Dive Brief:
- The education sector got hit with even more ransomware attacks in 2021, impacting almost two-thirds of higher education organizations, Sophos concluded in a new survey.
- Ransomware attacks hit more than half of the lower-education organizations surveyed and almost two-thirds of higher education institutions.
- This marks a jump from the 44% of respondents combined across lower and higher education that reported ransomware attacks in 2020, but it’s consistent with an upward trend in ransomware attacks across all sectors.
Dive Insight:
It’s not uncommon for ransomware to target schools, but the financial and operational impacts are an anomaly. Schools and universities are disproportionately jolted by ransomware attacks compared to organizations in other industries, according to Sophos.
Across all industries, colleges and universities are the most affected — 97% of higher education respondents said ransomware attacks impacted their ability to operate.
Lincoln College, a private school founded in 1865 in rural Illinois, stands out as a particularly worrying example. Declining enrollment and large investments in technology hampered the college’s finances early in the pandemic.
Then a ransomware attack hit the college in December 2021, rendering its systems for admissions, recruitment and retention non-operational. Lincoln College never recovered and the school closed in May.
IT professionals in higher education also report the slowest recovery times from ransomware attacks. Colleges and universities, on average, take twice as long as organizations in other industries to recover — 40% took over a month, 31% took one to three months and 9% recovered from a ransomware attack in a three-to-six month period, according to Sophos.
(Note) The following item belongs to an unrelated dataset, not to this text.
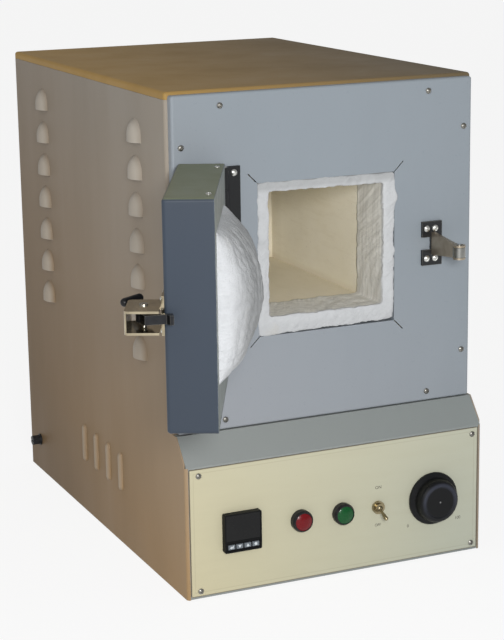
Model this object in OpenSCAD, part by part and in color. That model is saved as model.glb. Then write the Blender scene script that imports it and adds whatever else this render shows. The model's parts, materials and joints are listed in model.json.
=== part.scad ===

The cost of remediation is another outlier. Higher education organizations reported an average remediation cost of $1.42 million per ransomware attack and lower education organizations reported a cost of $1.58 million.
The global average cost to remediate a ransomware attack is $1.4 million, Sophos said.
The survey was commissioned by Sophos and conducted by research firm Vanson Bourne in January and February 2022. It included responses from 730 IT professionals in the education sector.